For now, the holidays are over. But have we forgotten something? In all the hustle and bustle, in all our worry over getting the perfect gift, making the perfect dish, wearing the perfect outfit – Did we forget something? Someone?
The holiday I'll never forget
I realize anecdotal stories are pretty useless, mainly because they are seen and presented with the perception of the one who experienced it, but in this case, I ask that you continue reading and take what I write to heart – even if you have to put your own spin on it to make it mean something.
I was a young wife and young mother. I had a high school education and a small college degree but had decided I liked being a wife and mother and so put all that business stuff aside for my kids and husband. I never regretted it once. I wasn't the most insightful person back then though, nor the brightest. While I hope I did the very best I could in my marriage and in raising my kids, I failed other people. My Grandmother was one of them.

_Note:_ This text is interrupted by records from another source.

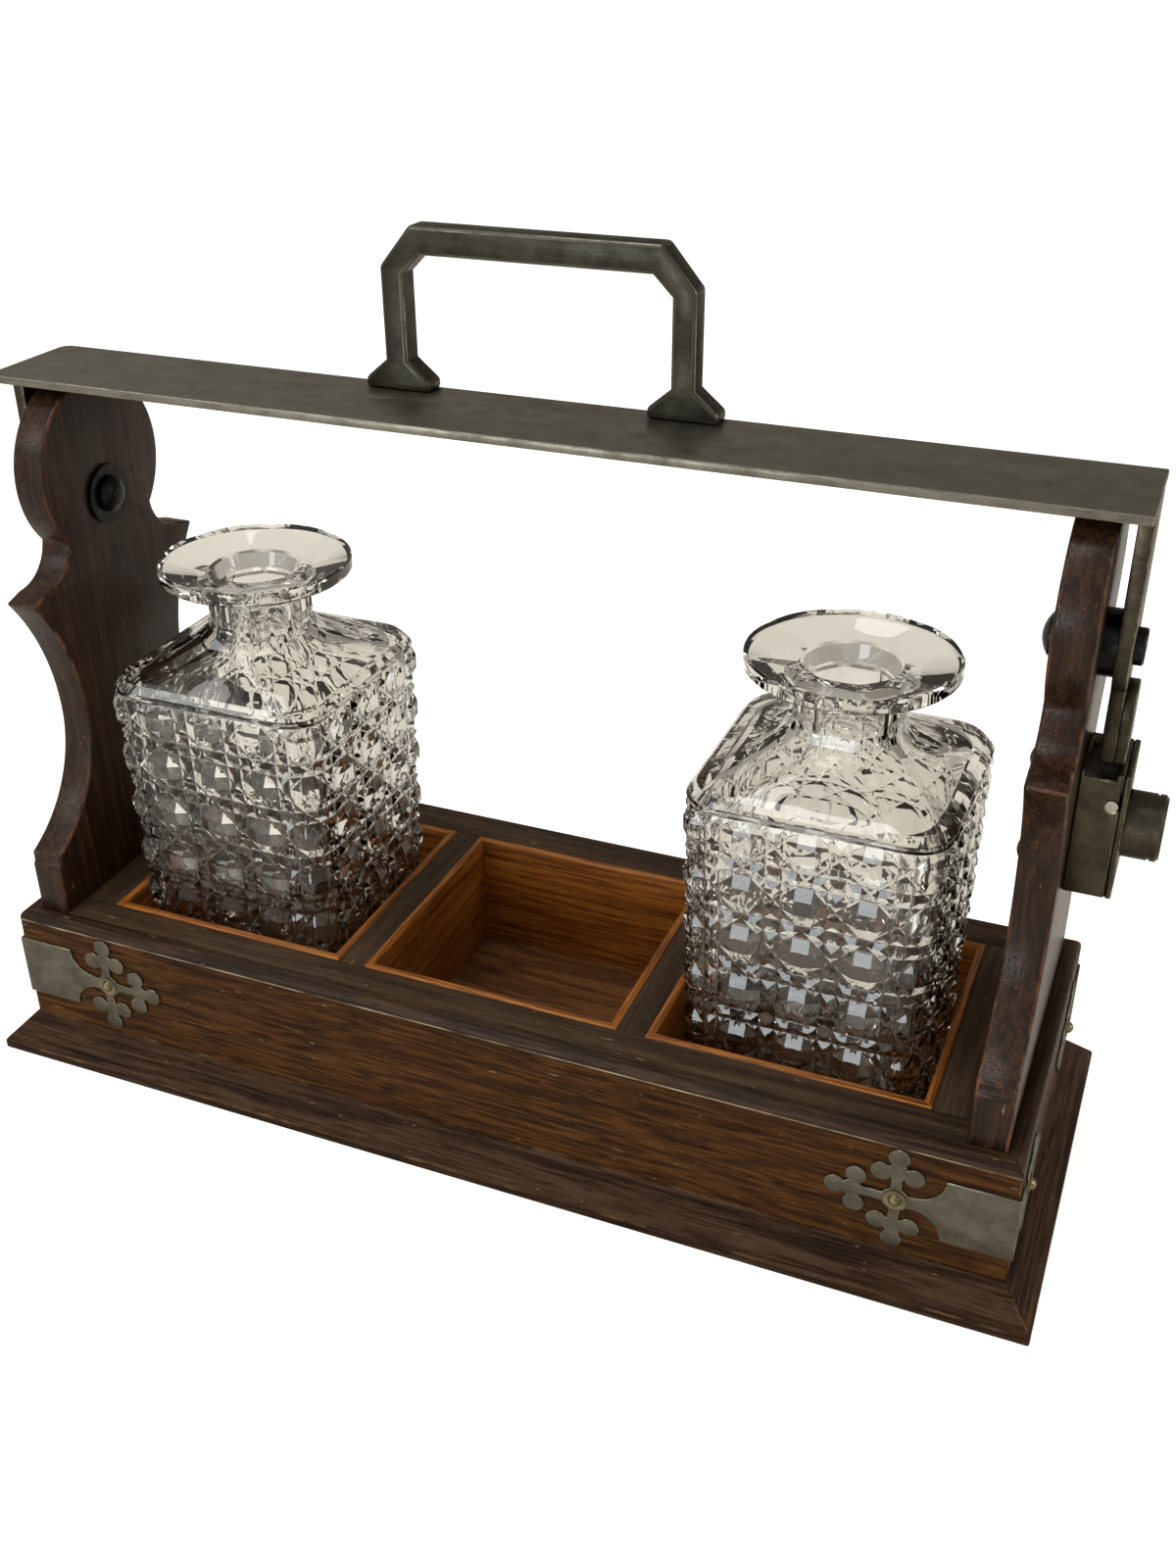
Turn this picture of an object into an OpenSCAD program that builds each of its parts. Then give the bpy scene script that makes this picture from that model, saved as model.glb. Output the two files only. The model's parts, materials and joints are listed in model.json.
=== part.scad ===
// Antique tantalus: a lined oak box on a bevelled plinth, two waisted uprights with
// a locking carrying bar that swings on them, and two square cut-glass decanters.
// Millimetres. The origin is under the middle of the box, +Z is up, the front faces -Y.

/* [Plinth] */
// How far the plinth stands out beyond the box on each side
plinth_margin = 10; // [6:0.5:16]
// Height of the plinth where the box stands on it
plinth_h = 13.6; // [10:0.2:20]
// Height of the plinth's upright edge below the bevel
plinth_edge_h = 3.3; // [2:0.1:6]
// Width of the four plinth mouldings
plinth_board_w = 17; // [15.9:0.1:30]

/* [Box] */
// Height of the box above the plinth
box_h = 44.4; // [42:0.2:60]
// Thickness of the box walls
wall_t = 5.8; // [4:0.1:7]
// Radius of the thumb moulding on the top edge of the walls
thumb_r = 3; // [1:0.1:4]
// Thickness of the deck strips
deck_t = 6; // [3:0.5:12]
// Width of the front and back deck rails
deck_rail_w = 10.9; // [8:0.1:16]
// Width of the deck's end strips
deck_end_w = 12.7; // [8:0.1:20]

/* [Compartments] */
// Gap beside a decanter, along the box
cell_gap_x = 1.4; // [1.1:0.1:4]
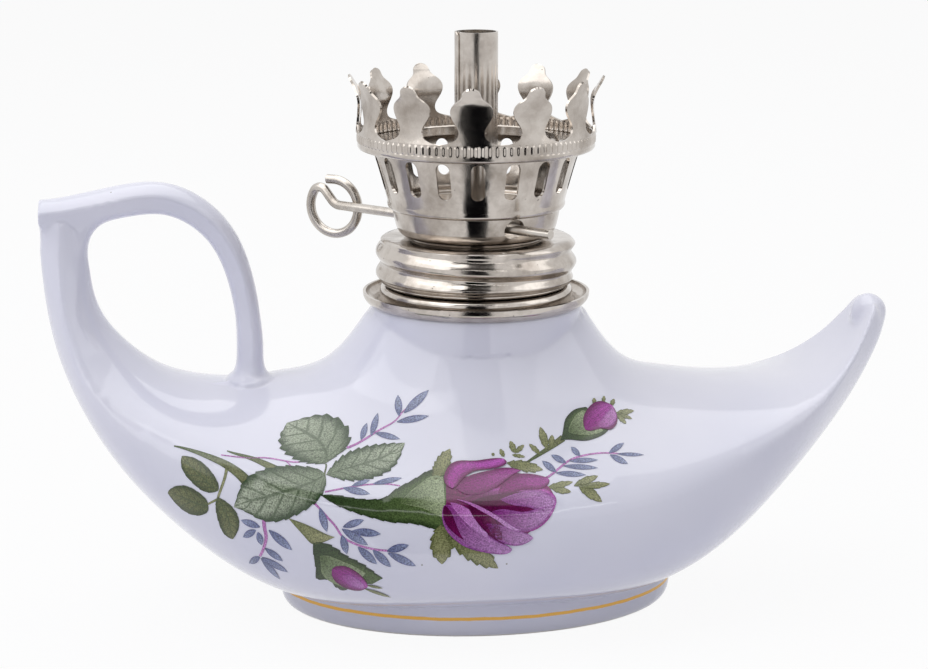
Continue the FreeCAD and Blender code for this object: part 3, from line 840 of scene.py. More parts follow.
@dataclass
class PorcelainFont:
    """The font with its ring handle: one fired piece whose edges and joints the glaze has softened."""

    spigot_top: float = 43.41
    spigot_radius: float = 10.0
    neck_radius: float = 13.1
    neck_root: float = 34.0
    neck_edge: float = 36.5
    neck_top: float = 38.41
    grain: float = 0.3
    smoothing: int = 5
    joint_smoothing: int = 70
    joints: Shares = (
        (-46.2, 0.0, 47.2, 5.0), (-53.6, 0.0, 48.3, 2.4), (-28.2, 0.0, 30.9, 3.0), (50.4, 0.0, 36.0, 4.2))
    lumps: tuple[Shares, ...] = (
        ((-28.3, 0.0, 28.9), (3.0, 4.1, 1.3)), ((-31.2, -1.6, 28.7), (2.7, 0.5, 0.5)),
        ((50.4, 0.0, 35.7), (2.4, 2.7, 2.4)))
    triangles: int = 160000

    def hollow(self, node: bpy.types.Object) -> bpy.types.Object:
        """Takes the closed hollow with its bore out of the CAD font.

        Args:
            node: the CAD font.

        Returns:
            The hollow as a solid.
        """
        font = bpy.data.objects.new("font_copy", node.data.copy())
        bpy.context.scene.collection.objects.link(font)
        font.data.transform(node.matrix_world)
        font.data.materials.clear()
        clean_up(font, 40)
        limit, reach = (self.spigot_top - 0.01) * MM, self.spigot_radius * 1.1 * MM
        bpy.ops.object.mode_set(mode="EDIT")
        bpy.ops.mesh.select_mode(type="FACE")
        bpy.ops.mesh.select_all(action="DESELECT")
        bpy.ops.object.mode_set(mode="OBJECT")
        for face in font.data.polygons:
            corners = [font.data.vertices[index].co for index in face.vertices]
            face.select = all(corner.z > limit and corner.xy.length < reach for corner in corners)
        bpy.ops.object.mode_set(mode="EDIT")
        bpy.ops.mesh.delete(type="FACE")
        bpy.ops.mesh.select_mode(type="VERT")
        bpy.ops.mesh.separate(type="LOOSE")
        bpy.ops.object.mode_set(mode="OBJECT")
        inner, *outer = sorted(bpy.context.selected_objects, key=lambda shell: shell.dimensions.x)
        for shell in outer:
            bpy.data.objects.remove(shell)
        for vertex in inner.data.vertices:
            if vertex.co.z > limit:
                vertex.co.z += MM
        self.close_ends(inner)
        return inner

    def neck(self) -> bpy.types.Object:
        """Turns the solid neck ring and spigot.

        Returns:
            The neck.
        """
        outline = [
            (0.02, self.neck_root), (self.neck_radius - 0.3, self.neck_root), (self.neck_radius, self.neck_edge),
            (self.neck_radius, self.neck_top - 0.5), (self.neck_radius - 0.5, self.neck_top),
            (self.spigot_radius + 0.3, self.neck_top), (self.spigot_radius, self.neck_top + 0.4),
            (self.spigot_radius, self.spigot_top - 0.4), (self.spigot_radius - 0.4, self.spigot_top),
            (0.02, self.spigot_top),
        ]
        turns = [TURN * step / 180 for step in range(180)]
        rows = [[Vector((radius * math.cos(turn), radius * math.sin(turn), height)) for turn in turns]
                for radius, height in outline]
        return from_grid("neck", rows, True)

    def slip(self) -> list[bpy.types.Object]:
        """Lumps of slip: round the handle's foot, trailing from it, and as the spout's round tip.

        Returns:
            The lumps.
        """
        lumps = []
        for place, radii in self.lumps:
            bpy.ops.object.select_all(action="DESELECT")
            bpy.ops.mesh.primitive_uv_sphere_add(segments=64, ring_count=32, radius=MM)
            lump = bpy.context.active_object
            lump.data.transform(Matrix.Translation(Vector(place) * MM) @ Matrix.Diagonal((*radii, 1.0)))
            lumps.append(lump)
        return lumps

    def close_ends(self, piece: bpy.types.Object) -> None:
        """Fills the open ends of a piece and points its faces outwards.

        Args:
            piece: the piece to close.
        """
        activate(piece)
        bpy.ops.object.mode_set(mode="EDIT")
        bpy.ops.mesh.select_all(action="SELECT")
        bpy.ops.mesh.fill_holes(sides=0)
        bpy.ops.mesh.normals_make_consistent(inside=False)
        bpy.ops.object.mode_set(mode="OBJECT")

    def soften_joints(self, body: bpy.types.Object) -> None:
        """Fills the corners where the handle meets the hull, as the glaze does.

        Args:
            body: the remeshed font.
        """
        group = body.vertex_groups.new(name="joints")
        for vertex in body.data.vertices:
            place = vertex.co / MM
            weight = max(1 - (place - Vector(joint[:3])).length / joint[3] for joint in self.joints)
            if weight > 0:
                group.add([vertex.index], min(1.0, 2 * weight), "REPLACE")
        modify(body, "SMOOTH", factor=0.5, iterations=self.joint_smoothing, vertex_group="joints")

    def build(self, shop: Workshop, nodes: dict[str, bpy.types.Object]) -> bpy.types.Object:
        """Fuses the font and the handle and rounds their edges.

        Args:
            shop: the workshop with the finishes.
            nodes: the CAD nodes by name.

        Returns:
            The porcelain piece.
        """
        pieces = [Hull().build(), Strap().build(), Fillet().build(), Foot().build(), self.neck(), *self.slip()]
        for piece in pieces:
            self.close_ends(piece)
        body = joined("porcelain", pieces)
        body.data.remesh_voxel_size = self.grain * MM
        activate(body)
        bpy.ops.object.voxel_remesh()
        modify(body, "SMOOTH", factor=0.5, iterations=self.smoothing)
        self.soften_joints(body)
        modify(body, "TRIANGULATE")
        modify(body, "DECIMATE", ratio=min(1.0, self.triangles / len(body.data.polygons)))
        hollow = self.hollow(nodes["porcelain_font"])
        modify(body, "BOOLEAN", operation="DIFFERENCE", object=hollow, solver="EXACT")
        bpy.data.objects.remove(hollow)
        activate(body)
        bpy.ops.object.shade_smooth_by_angle(angle=math.radians(70))
        shop.deliver(body, Slot.PORCELAIN, Body.FONT, "porcelain_font", "handle_strap")
        return body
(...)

She was the typical grandmother of old; white hair that was always fixed up with rollers at night and hairspray in the morning, and she usually wore a simple but pretty printed dress with an apron, white socks, and plain brown shoes. And she always smelled of roses and had a smile on her chubby face. She was a stern grandmother but a compassionate and loving one to me and to my children. I was her only granddaughter; my children her only great-grandchildren. And I didn't have a clue how important that little fact was. Like I said – I wasn't too bright.